Remember, too, that Cathy’s first three songs are so heartbreaking that an audience may well feel that applause would be inappropriate. Those who have been through breakups – and which of us has not? – may be overwhelmed by personal memories of misery.

Cathy’s “See I’m Smiling” is particularly painful. Jamie has come to Ohio to see her perform, although he already knows that he doesn’t want to continue the marriage. At the outset, Cathy is trying to be brave and pleasant – until Jamie suddenly says that he must go. Betsy Wolfe’s Cathy shows the pain of a non-Novocaine tooth-pulling before she unleashes her anger. It’s one thing when your agent doesn’t want to go out of town to see you perform; it’s another when your husband refuses after he’s already on the premises.

If Jamie sounds terribly insensitive, his feelings may be retaliation for what Cathy has done earlier. After he received a rave review from John Updike in The New Yorker, Cathy was in no hurry to read it. She also refused to attend a party in his honor.

Still, when Jamie frankly tells Cathy, “I won’t lose because you can’t win,” he must manage not to seem cruel. In this production, Adam Kantor shows that being the person who’s doing the dumping isn’t easy either. He too must deal with his own special version of heartbreak (although we’d like him more if he were the type of man who stayed loyal to a woman who loved him when he was nothing in the literary world).

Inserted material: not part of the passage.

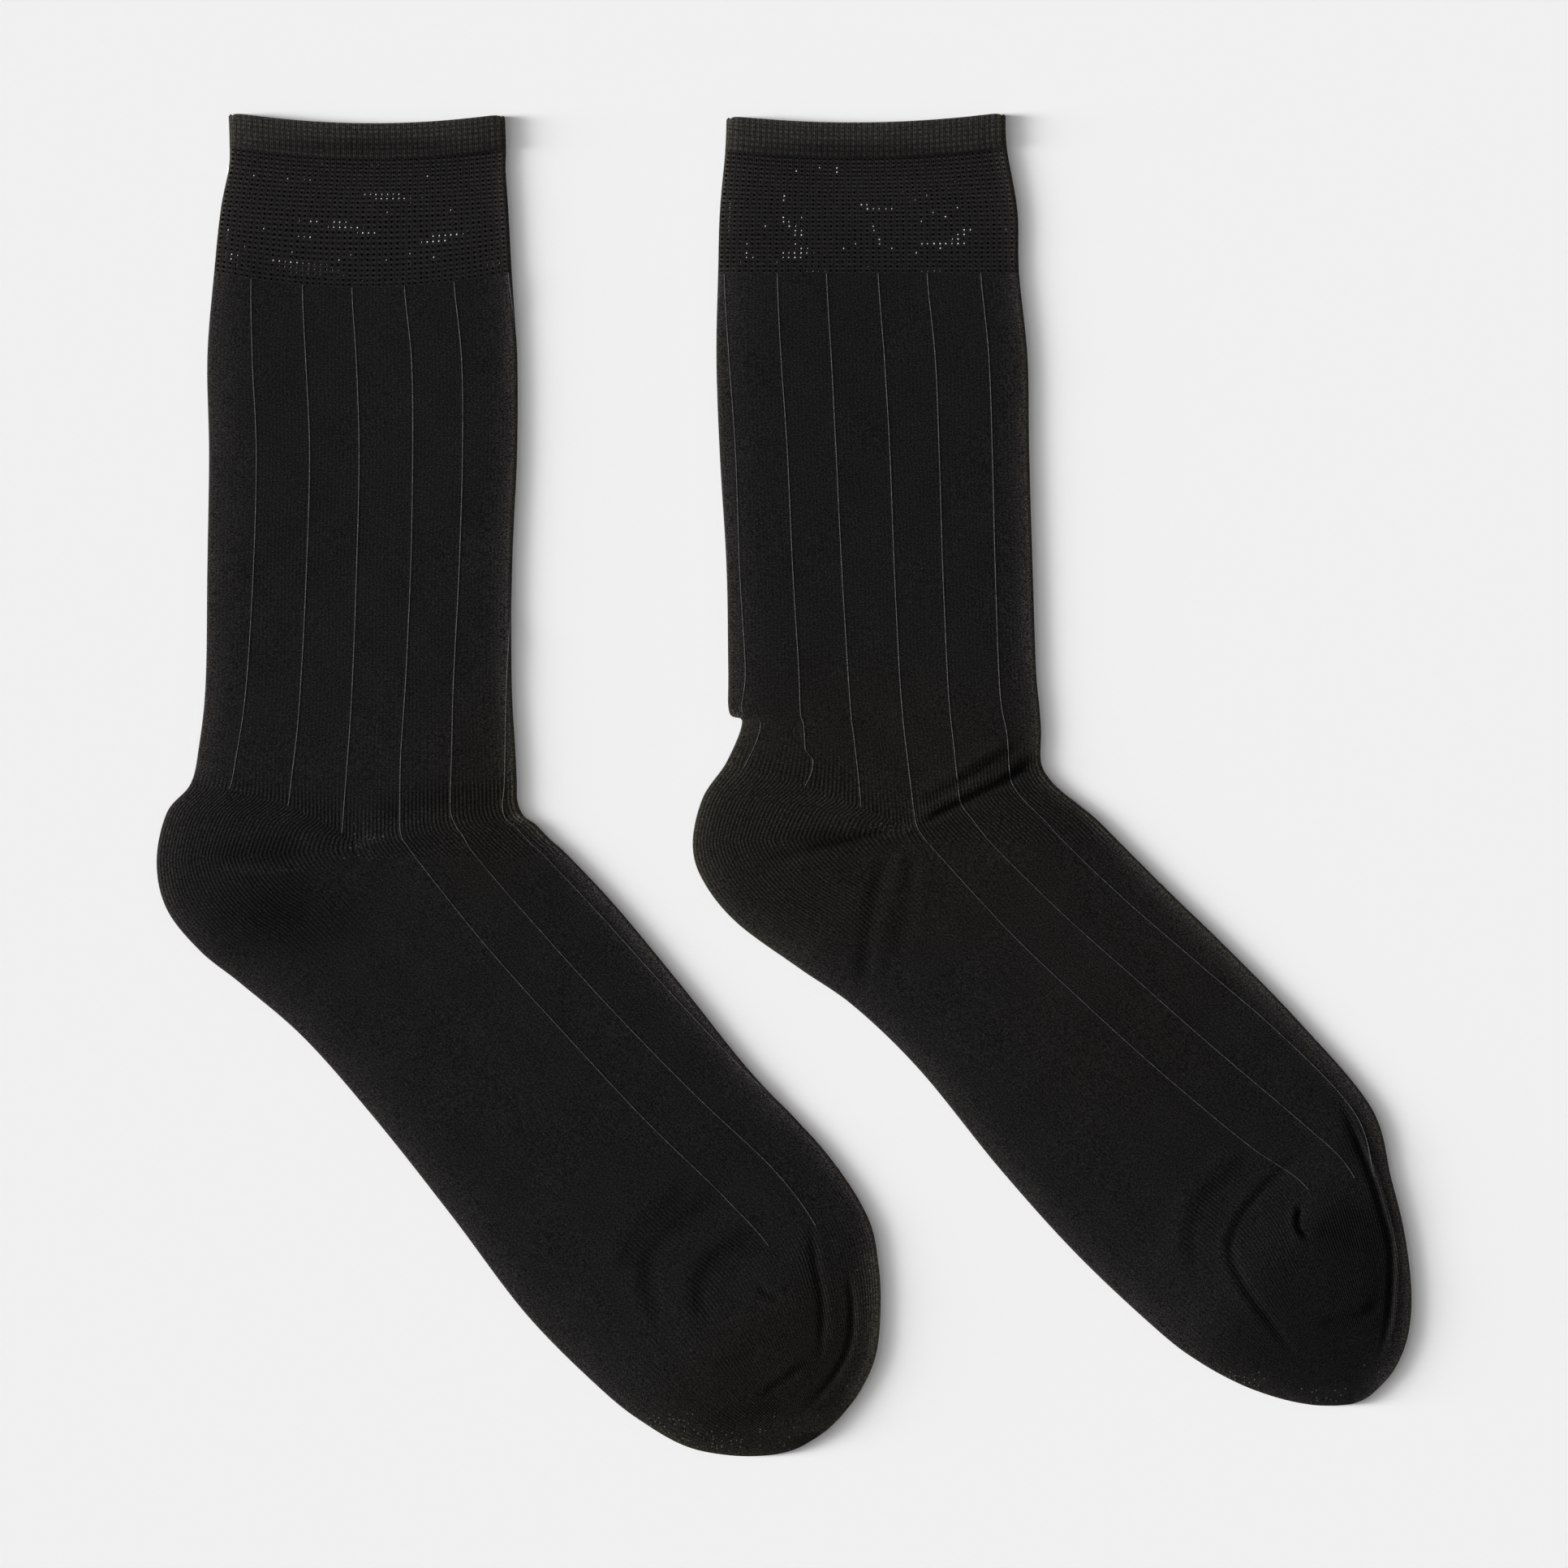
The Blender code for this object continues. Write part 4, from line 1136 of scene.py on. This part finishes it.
def stripe_path(form, sections, values, last, kinks=()):
    """The places along and round the sock of one pinstripe's points, half a stitch apart.

    values are its places round the tube at the sections given.
    """
    values = np.array(values)
    rows = np.linspace(form.places["cuff_end"], form.places[last], PATH_STEPS)
    step = np.clip(np.searchsorted(sections, rows, side="right") - 1, 0, len(sections) - 2)
    share = (rows - sections[step]) / (sections[step + 1] - sections[step])
    around = [values[np.clip(step + offset, 0, len(values) - 1)] for offset in (-1, 0, 1, 2)]
    turns = catmull_rom(*around, share)
    for kink in kinks:
        past = rows - form.places[kink["section"]] - kink["after"]
        jog = smooth_step(past / kink["out"]) * (1 - smooth_step((past - kink["out"]) / kink["back"]))
        turns = turns + kink["jog"] * jog
    points = form.surface(rows, turns)
    before = np.concatenate([[0], np.cumsum(np.linalg.norm(np.diff(points, axis=0), axis=1))])
    evenly = np.linspace(0, before[-1], int(before[-1] / (COURSE_PITCH / 2)) + 1)
    return np.interp(evenly, before, rows), np.interp(evenly, before, turns)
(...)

Let’s face it: this is very much a New York City story. Ambition, success and the lack of both are big issues in this town. The Last Five Years reminds us that success can happen for some and not for others for myriad reasons. That’s a bittersweet message, but anyone who chooses to believe that it’s not true to life could get an argument from others that would last at least the next five years.